Language of document : ECLI:EU:T:2004:333

Zaak T‑316/04 R

Wam SpA

tegen

Commissie van de Europese Gemeenschappen

„Staatssteun – Zachte leningen om onderneming in staat te stellen zich in bepaalde derde landen te vestigen – Verplichting tot terugvordering – Kort geding – Opschorting van tenuitvoerlegging – Spoedeisendheid – Geen”

Samenvatting van de beschikking

Kort geding – Opschorting van tenuitvoerlegging – Voorwaarden voor toekenning – Spoedeisendheid – Ernstige en onherstelbare schade – Bewijslast – Ernstige en onherstelbare schade voor verzoeker – Financiële schade – Situatie waarin voortbestaan van verzoekende vennootschap in gevaar komt of marktpositie ervan onherstelbaar wordt gewijzigd – Beschikking van Commissie waarbij terugvordering van staatssteun wordt gelast

(Art. 242 EG; Reglement voor de procesvoering van het Gerecht, art 104, lid 2)

De spoedeisendheid van een verzoek in kort geding wordt getoetst naar de maatstaf of een voorlopige beslissing noodzakelijk is ter voorkoming van ernstige en onherstelbare schade voor de partij die om de voorlopige maatregel verzoekt. Deze partij moet aantonen dat zij niet op de uitspraak in de hoofdzaak kan wachten zonder een dergelijke schade te lijden. Het is niet nodig dat met volstrekte zekerheid wordt aangetoond dat er onmiddellijk schade dreigt te ontstaan. Vooral wanneer het intreden van de schade van een samenstel van factoren afhangt, volstaat het dat zij met een zekere mate van waarschijnlijkheid voorzienbaar is. De verzoeker blijft echter gehouden de feiten te bewijzen waarop hij zijn verwachting van ernstige en onherstelbare schade baseert.
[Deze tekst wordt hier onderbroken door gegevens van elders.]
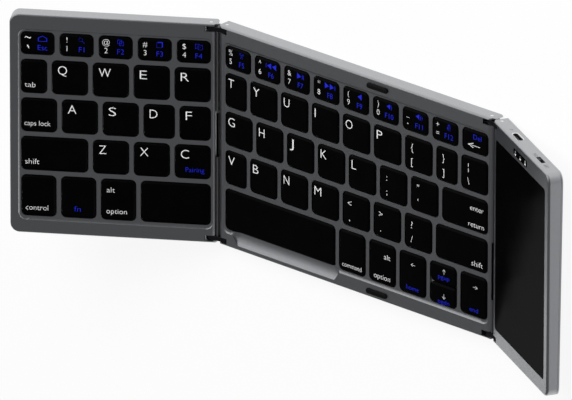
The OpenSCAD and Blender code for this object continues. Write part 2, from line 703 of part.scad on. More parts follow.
// Right wing
glass = [glass_nose_margin - pin_drop, front_y + glass_front,
         right_reach - glass_margin, rear_y - glass_rear];
window = [window_x - window_w / 2, rear_y - window_y - window_d / 2,
          window_x + window_w / 2, rear_y - window_y + window_d / 2];
socket_back = rear_y - socket_l;
switch_z = -socket_z;
switch_back = rear_y - wall - switch_body_d;
board_top = -socket_z - tongue_t / 2;
module socket_shape(y0, y1, grow)
    translate([0, y1, 0]) rotate([90, 0, 0]) linear_extrude(y1 - y0) {
        translate([socket_x - (socket_w - socket_h) / 2, -socket_z - socket_h / 2 - grow])
            square([socket_w - socket_h, socket_h + 2 * grow]);
        for (s = [-1, 1]) translate([socket_x + s * (socket_w - socket_h) / 2, -socket_z])
            circle(socket_h / 2 + grow);
    }
module switch_slot(y0, y1, w, h)
    block(switch_x - w / 2, switch_x + w / 2, y0, y1, switch_z - h / 2, switch_z + h / 2);
module right_top_case() at_right() color(case_grey) difference() {
    shell(-pin_drop, right_reach, true, false);
    cavity(-pin_drop, right_reach, true, false, battery_top);
    prism(inset(glass, -fit_gap), glass_r + fit_gap, pad_board_top, 1);
    prism(inset(glass, ledge), glass_r, battery_top - 1, 1);
    prism(inset(window, -fit_gap), window_r, -glass_t - glass_drop, 1);
    socket_shape(socket_back - eps, rear_y + 1, socket_fit);
    switch_slot(rear_y - wall - eps, rear_y + 1, switch_slot_w, switch_slot_h);
    hinge_slots(-pin_drop, right_reach, true, false);
    pins(0, pin_r);
    notch(-pin_drop, right_notch_y, right_notch_w);
    for (p = screw_places(-pin_drop, right_reach)) screw_hole(p);
}
module right_bottom_cover() at_right() color(case_grey) cover(-pin_drop, right_reach, true, false);
module touchpad_glass() at_right() color("#050505")
    prism(glass, glass_r, pad_board_top, -glass_drop);
module touchpad_board() at_right() color(board_green)
    prism(inset(glass, ledge + fit_gap), glass_r, battery_top, pad_board_top);
module battery() at_right() color("#b8bcc4") {
    x = (glass[0] + glass[2]) / 2;
    y = glass[1] + ledge + battery_inset;
    prism([x - battery_w / 2, y, x + battery_w / 2, y + battery_d], battery_r,
        battery_top - battery_t, battery_top);
}
// The socket is let into a cut-out of the board, and the switch sits against its edge
module main_board() at_right() color(board_green) difference() {
    block(block_x - pin_drop + fit_gap, right_reach - block_x - fit_gap, switch_back - board_d,
        switch_back, board_top - board_t, board_top);
    block(socket_x - socket_w / 2 - socket_fit, socket_x + socket_w / 2 + socket_fit,
        socket_back - socket_fit, rear_y, -rear_t, 0);
}
module charging_socket() at_right() color(steel) difference() {
    socket_shape(socket_back, rear_y, 0);
    difference() {
        socket_shape(socket_back + socket_back_t, rear_y + 1, -socket_wall);
        block(socket_x - tongue_w / 2, socket_x + tongue_w / 2, socket_back,
            rear_y - tongue_sink, -socket_z - tongue_t / 2, -socket_z + tongue_t / 2);
    }
}
module indicator_window() at_right() color("#0a0a0c")
    prism(window, window_r, -glass_t - glass_drop, -glass_drop);
module power_switch() at_right() color("#2a2a2c") difference() {
    switch_slot(switch_back, rear_y - wall, switch_slot_w + 2 * switch_frame,
        switch_slot_h + 2 * switch_frame);
    switch_slot(rear_y - wall - knob_foot - fit_gap, rear_y, switch_slot_w, switch_slot_h);
}
module power_switch_knob() at_right() color("#8a8c90")
    translate([-(switch_slot_w - knob_w) / 2 + fit_gap, 0, 0]) difference() {
        switch_slot(rear_y - wall - knob_foot, rear_y - knob_sink, knob_w,
            switch_slot_h - 2 * fit_gap);
        for (s = [-1, 0, 1])
            translate([s * groove_pitch + switch_x, rear_y - knob_sink, switch_z])
                cube([groove_w, 2 * groove_w, switch_slot_h], center = true);
    }
module right_hinge_pins() at_right() color(steel) pins(0, pin_r);
module right_screws() at_right() screws(-pin_drop, right_reach);
module right_feet() at_right() feet([right_reach - foot_x]);

// Hinges
module left_hinge_links() at_link(-1, left_fold_angle) color("#2c2d30") mirror([1, 0, 0]) links();
module left_hinge_spine() at_link(-1, left_fold_angle) color(rubber_black) mirror([1, 0, 0]) spine();
module right_hinge_links() at_link(1, right_fold_angle) color("#2c2d30") links();
module right_hinge_spine() at_link(1, right_fold_angle) color(rubber_black) spine();

// Keys of the left wing
module left_number_keys() left_caps(0, 0, 4);
module left_top_letter_keys() left_caps(1, 1, 4);
module left_home_letter_keys() left_caps(2, 1, 4);
module left_bottom_letter_keys() left_caps(3, 1, 3);
module tab_key() left_caps(1, 0, 0);
module caps_lock_key() left_caps(2, 0, 0);
module left_shift_key() left_caps(3, 0, 0);
module control_key() left_caps(4, 0, 0);
module function_key() left_caps(4, 1, 1);
module left_alt_key() left_caps(4, 2, 2);
module left_space_bar() left_caps(4, 3, 3);

// Keys of the centre panel
module centre_number_keys() centre_caps(0, 0, 7);
module backspace_key() centre_caps(0, 8, 8);
module centre_top_letter_keys() centre_caps(1, 0, 5);
module bracket_keys() centre_caps(1, 6, 8);
module centre_home_keys() centre_caps(2, 0, 6);
module enter_key() centre_caps(2, 7, 7);
module centre_bottom_keys() centre_caps(3, 0, 6);
module right_shift_key() centre_caps(3, 7, 7);
module right_space_bar() centre_caps(4, 0, 0);
module meta_key() centre_caps(4, 1, 1);
module right_alt_key() centre_caps(4, 2, 2);
module arrow_left_key() centre_caps(4, 3, 3);
module arrow_up_key() at_centre() cap(arrow_cell(true));
module arrow_down_key() at_centre() cap(arrow_cell(false));
module arrow_right_key() centre_caps(4, 5, 5);

centre_top_case();
centre_bottom_cover();
centre_support_plate();
centre_key_membrane();
centre_rubber_domes();
centre_hinge_pins();
centre_screws();
centre_feet();
seam_bumpers();
left_top_case();
left_bottom_cover();
left_support_plate();
left_key_membrane();
left_rubber_domes();
left_hinge_pins();
left_screws();
left_feet();
right_top_case();
right_bottom_cover();
touchpad_glass();
touchpad_board();
main_board();
battery();
charging_socket();
indicator_window();
power_switch();
power_switch_knob();
right_hinge_pins();
right_screws();
right_feet();
left_hinge_links();
left_hinge_spine();
right_hinge_links();
right_hinge_spine();
left_number_keys();
left_top_letter_keys();
left_home_letter_keys();
left_bottom_letter_keys();
tab_key();
caps_lock_key();
left_shift_key();
control_key();
function_key();
left_alt_key();
left_space_bar();
centre_number_keys();
backspace_key();
centre_top_letter_keys();
bracket_keys();
centre_home_keys();
enter_key();
centre_bottom_keys();
right_shift_key();
right_space_bar();
meta_key();
right_alt_key();
arrow_left_key();
arrow_up_key();
arrow_down_key();
arrow_right_key();
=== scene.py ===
"""Folding keyboard: a centre panel, a left key wing and a right touchpad wing, half open."""
import json
import math

import bmesh
import bpy
from mathutils import Matrix, Vector

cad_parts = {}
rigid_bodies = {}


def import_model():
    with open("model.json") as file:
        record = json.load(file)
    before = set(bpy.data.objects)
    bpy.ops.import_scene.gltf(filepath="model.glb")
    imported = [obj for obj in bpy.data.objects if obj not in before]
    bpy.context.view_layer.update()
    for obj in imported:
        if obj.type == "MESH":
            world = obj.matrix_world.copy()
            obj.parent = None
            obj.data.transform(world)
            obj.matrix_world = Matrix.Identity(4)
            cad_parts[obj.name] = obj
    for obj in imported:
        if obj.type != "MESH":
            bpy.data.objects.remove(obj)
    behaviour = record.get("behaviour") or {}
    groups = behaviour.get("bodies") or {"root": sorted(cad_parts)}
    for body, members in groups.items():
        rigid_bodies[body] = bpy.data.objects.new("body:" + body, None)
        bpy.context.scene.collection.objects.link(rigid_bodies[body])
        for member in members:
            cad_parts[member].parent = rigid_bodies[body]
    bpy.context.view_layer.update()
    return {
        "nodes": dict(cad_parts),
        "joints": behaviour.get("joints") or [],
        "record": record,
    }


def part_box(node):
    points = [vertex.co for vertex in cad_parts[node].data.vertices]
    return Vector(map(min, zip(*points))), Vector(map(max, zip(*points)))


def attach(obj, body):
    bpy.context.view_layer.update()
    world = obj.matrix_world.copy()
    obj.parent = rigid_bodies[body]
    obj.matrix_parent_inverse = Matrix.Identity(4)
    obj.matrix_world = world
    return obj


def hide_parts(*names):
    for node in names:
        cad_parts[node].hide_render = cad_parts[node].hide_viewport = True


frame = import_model()

MM = 0.001
NODES = frame["nodes"]
JOINTS = {joint["name"]: joint for joint in frame["joints"]}

# Panels: each one is modelled lying flat, with its rim plane at z = 0 and its pin line along y,
# and is then placed at the angle that its hinge has at rest
RIM_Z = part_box("centre_top_case")[1].z
PIN_DROP = RIM_Z - JOINTS["left_link_hinge"]["pos_m"][2]
CENTRE_X = sum(corner.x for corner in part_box("centre_top_case")) / 2
REAR_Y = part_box("centre_top_case")[1].y


def fold_of(side):
    return math.radians(-2 * JOINTS[f"{side}_wing_hinge"]["range_deg"][0])


def wing_place(side):
    turn = fold_of(side) * (1 if side == "left" else -1)
    pin = Matrix.Translation(Vector(JOINTS[f"{side}_wing_hinge"]["pos_m"]))
    return pin @ Matrix.Rotation(turn, 4, "Y") @ Matrix.Translation((0, 0, PIN_DROP))


CENTRE = Matrix.Translation((CENTRE_X, 0, RIM_Z))
LEFT = wing_place("left")
RIGHT = wing_place("right")


# ---------------------------------------------------------------- camera and studio
# The photograph's view, as the direction from the keyboard to the camera, and its long lens
VIEW_AZIMUTH = math.radians(122.14)
VIEW_ELEVATION = math.radians(43.48)
VIEW_DISTANCE = 7.182
VIEW_TILT = math.radians(-0.2)
LENS_MM, SENSOR_MM = 1100.0, 36.0
CLIP_FACTOR = 10
# Middle of the photograph, from the middle of the centre panel, along the picture's two sides
PICTURE_RIGHT, PICTURE_UP = -27.75 * MM, -7.43 * MM
LAMP_DISTANCE = 1.6
FLOOR_SIZE = 40
PAPER_WHITE = (0.86, 0.86, 0.86)
# How much of the paper is replaced by plain white where it is seen or mirrored
WHITE_SHARE = 0.9
DIM_WALL, PALE_WALL, CEILING = (0.12, 0.12, 0.125), (0.42, 0.42, 0.43), (0.125, 0.125, 0.13)
# Where the walls turn into the ceiling, as the height of the direction in which one looks
WALL_TOP, CEILING_START = 0.1, 0.5


def add_camera():
    back = Vector((math.sin(VIEW_AZIMUTH) * math.cos(VIEW_ELEVATION),
                   -math.cos(VIEW_AZIMUTH) * math.cos(VIEW_ELEVATION),
                   math.sin(VIEW_ELEVATION)))
    level = Vector((math.cos(VIEW_AZIMUTH), math.sin(VIEW_AZIMUTH), 0))
    above = back.cross(level)
    roll = math.atan2(level.y, above.y) + VIEW_TILT
    right = level * math.cos(roll) - above * math.sin(roll)
    up = level * math.sin(roll) + above * math.cos(roll)
    middle = Vector((CENTRE_X, 0, RIM_Z))
    place = middle + back * VIEW_DISTANCE
    aim = (place - middle - right * PICTURE_RIGHT - up * PICTURE_UP).normalized()
    side = up.cross(aim).normalized()
    turn = Matrix((side, aim.cross(side), aim)).transposed().to_4x4()

    bpy.ops.object.camera_add()
    camera = bpy.context.object
    camera.matrix_world = Matrix.Translation(place) @ turn
    camera.data.lens = LENS_MM
    camera.data.sensor_width = SENSOR_MM
    camera.data.clip_start = VIEW_DISTANCE / CLIP_FACTOR
    camera.data.clip_end = VIEW_DISTANCE * CLIP_FACTOR
    bpy.context.scene.camera = camera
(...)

Bovendien moet de verzoeker voor het bewijs dat aan de voorwaarde van spoedeisendheid is voldaan, aantonen dat de opschorting van de tenuitvoerlegging of de andere gevraagde voorlopige maatregelen noodzakelijk zijn ter bescherming van zijn eigen belangen. Voor het bewijs van de spoedeisendheid kan de verzoeker daarentegen niet de aantasting stellen van een hem niet eigen belang, zoals bijvoorbeeld aantasting van een algemeen belang of van de rechten van derden, ongeacht of zij particulieren of een staat zijn. Met deze belangen kan in voorkomend geval slechts bij de belangenafweging rekening worden gehouden.

Ten slotte, ofschoon financiële schade, uitzonderingen daargelaten, niet als onherstelbaar of zelfs maar moeilijk herstelbaar kan worden beschouwd, aangezien er later steeds een geldelijke vergoeding kan worden geboden, kan een voorlopige maatregel worden toegestaan wanneer de verzoeker anders vóór het eindarrest in de hoofdzaak in een situatie zou geraken die zijn voortbestaan in gevaar brengt of zijn marktpositie op onherstelbare wijze verandert.

Een aantasting van de belangen van de begunstigden van met de gemeenschappelijke markt onverenigbare staatssteun is inherent aan elke beschikking waarbij de Commissie terugvordering van die steun gelast, en kan op zich niet, los van een concrete beoordeling van de ernst en de onherstelbaarheid van de in het concrete geval gestelde specifieke aantasting, als ernstige en onherstelbare schade worden beschouwd.